The Sicilian a6 Variation by GM Arun and GM Magesh

The Sicilian a6 Variation by GM Arun and GM Magesh

thamizhan
GM thamizhan
Jan 14, 2010, 12:00 AM |
9 | Opening Theory

Time and again our top players have broken the rules and strategies of chess that bind an ordinary eye. As we start believing a particular variation is out of fashion or a particular move is anti-positional, those lines get revived by some inspiring Grandmasters. As the saying goes, there is only one constant in life, “change.” This very much applies to chess as well. While some of these variations rise and fade in a constant cycle, some variations though not very popular have always surfaced on the top occasionally.
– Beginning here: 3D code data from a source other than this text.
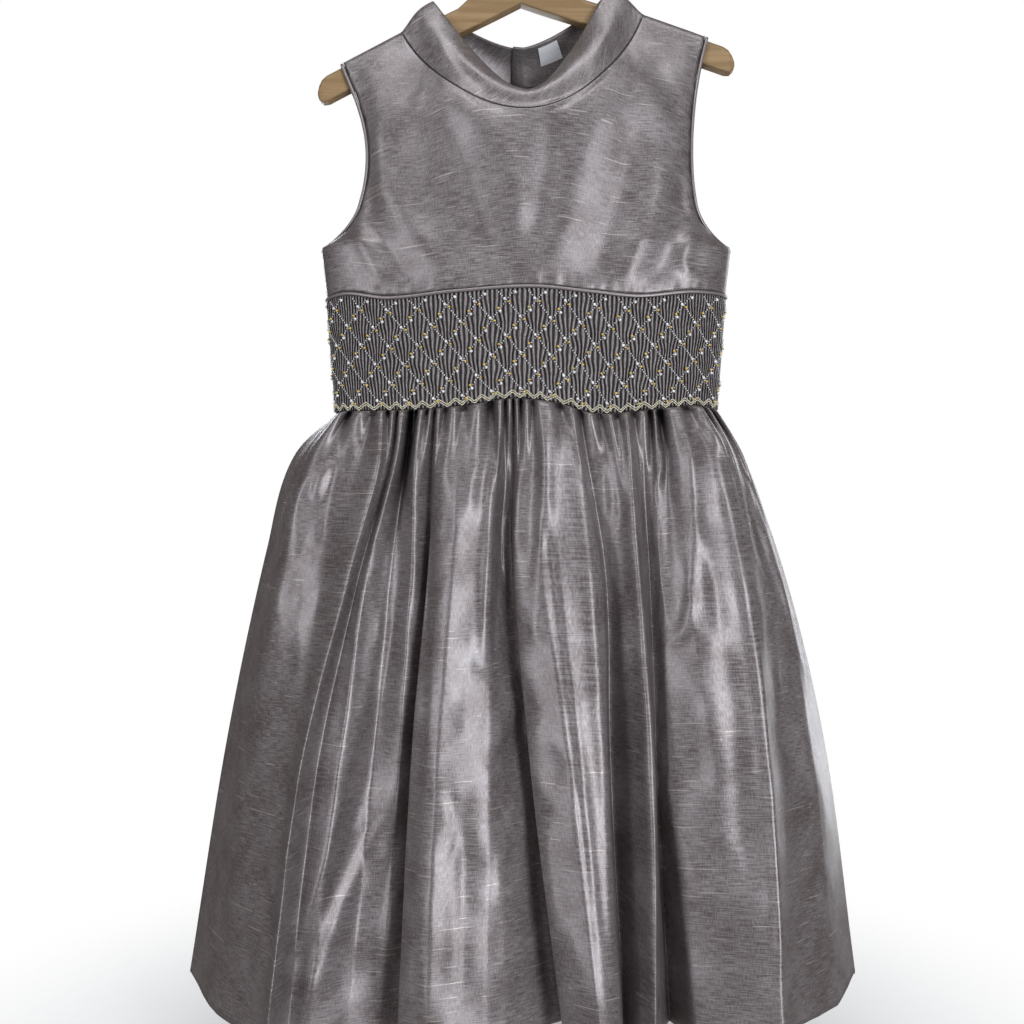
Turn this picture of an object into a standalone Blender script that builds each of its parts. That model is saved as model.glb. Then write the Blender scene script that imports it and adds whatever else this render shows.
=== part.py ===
"""A girl's sleeveless party dress with a smocked waist, hung on a plain wooden hanger.

Metres, +Z up. The front faces -Y and the origin is where a rail carries the hanger's hook.
The hanger hangs a little askew, so the shoulders follow it while the skirt hangs level.
Every panel of cloth is a wall of even thickness, and its shape is worked out from the
garment's widths, depths and lengths below.
"""

from collections import namedtuple
from math import cos, pi, radians, sin, tan

import bmesh
import bpy
import numpy as np
from mathutils import Matrix, Vector

# Cloth and seams
CLOTH = 0.0012
COLLAR_CLOTH = 0.0018
SEAM_GAP = 0.0003
PIPING_RADIUS = 0.0014
PIPING_SINK = 0.0004
PIPING_GAP = 0.0007

# Hanger
TILT = radians(4.2)
ARM_HALF_THICKNESS = 0.0055
ARM_HEIGHT = 0.0212
ARM_TIP_X = 0.1628
ARM_REST_GAP = 0.0014
ARM_DIP = 0.0028
ARM_CROWN_Z = -0.060
HOOK_INNER_RADIUS = 0.018
HOOK_WIRE_RADIUS = 0.0019

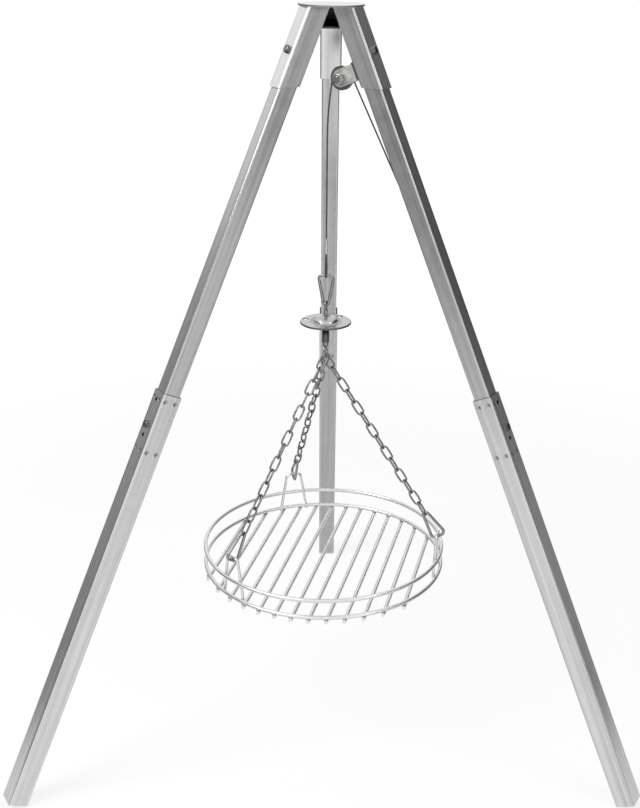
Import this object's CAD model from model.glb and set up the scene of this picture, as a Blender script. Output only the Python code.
import math

import bmesh
import bpy
from mathutils import Matrix, Vector


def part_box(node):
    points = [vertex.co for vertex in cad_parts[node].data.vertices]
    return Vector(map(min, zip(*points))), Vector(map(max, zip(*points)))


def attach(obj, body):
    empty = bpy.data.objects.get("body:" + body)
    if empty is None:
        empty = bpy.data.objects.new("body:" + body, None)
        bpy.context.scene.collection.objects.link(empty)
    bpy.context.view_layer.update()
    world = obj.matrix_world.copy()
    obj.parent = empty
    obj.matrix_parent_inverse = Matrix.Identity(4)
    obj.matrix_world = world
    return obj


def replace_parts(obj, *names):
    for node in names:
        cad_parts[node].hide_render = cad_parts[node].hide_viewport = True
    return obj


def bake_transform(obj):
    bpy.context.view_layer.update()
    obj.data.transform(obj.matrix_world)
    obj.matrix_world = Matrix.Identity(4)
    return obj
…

Today we will take a look at one of those ideas, the Sicilian a6 variation. 

 

The Sicilian being a very sharp opening by nature, this move looks dangerous at first, as it might give White that critical extra tempo to gain an initiative; however if we notice carefully, most of the Sicilian defenses like Najdorf, Classical, Pelikan, Scheveningen, Taimanov etc have a6 in common. Hence black's idea is simple, he waits a little more and will try to opt into one of the above mentioned lines eventually based on White's response. White mainly responds with two moves here, 2.c4 and 2.c3 (Alapin variation). Let us take a look at the games to get an idea about this variation.

 

Our first game today is played by the creative master and one of the most entertaining players of our times, Alexander Morozevich.

 

 

 

Morozevich had cleanly exploited the ex-world junior champion Sadvakasov's weak bishop. Our next game is where Morozevich is on the receiving end against the current world champ, Vishwanathan Anand.

 

 

A very entertaining game with both players having plenty of chances, but Anand came out on top in the end with his sharp tactical skills. In our last game today, Sadvakasov comes out with a better result as white against the International master and Women's Grandmaster Irina Krush.

 

 

As we can see, this a6 option mainly leads to several transpositions in the opening. The fact that black keeps his central pawns non committed makes these transpositions happen more easily. Having a good understanding of the pawn structures in the possible transpositions will give a strong edge to players over their opponents while facing such openings.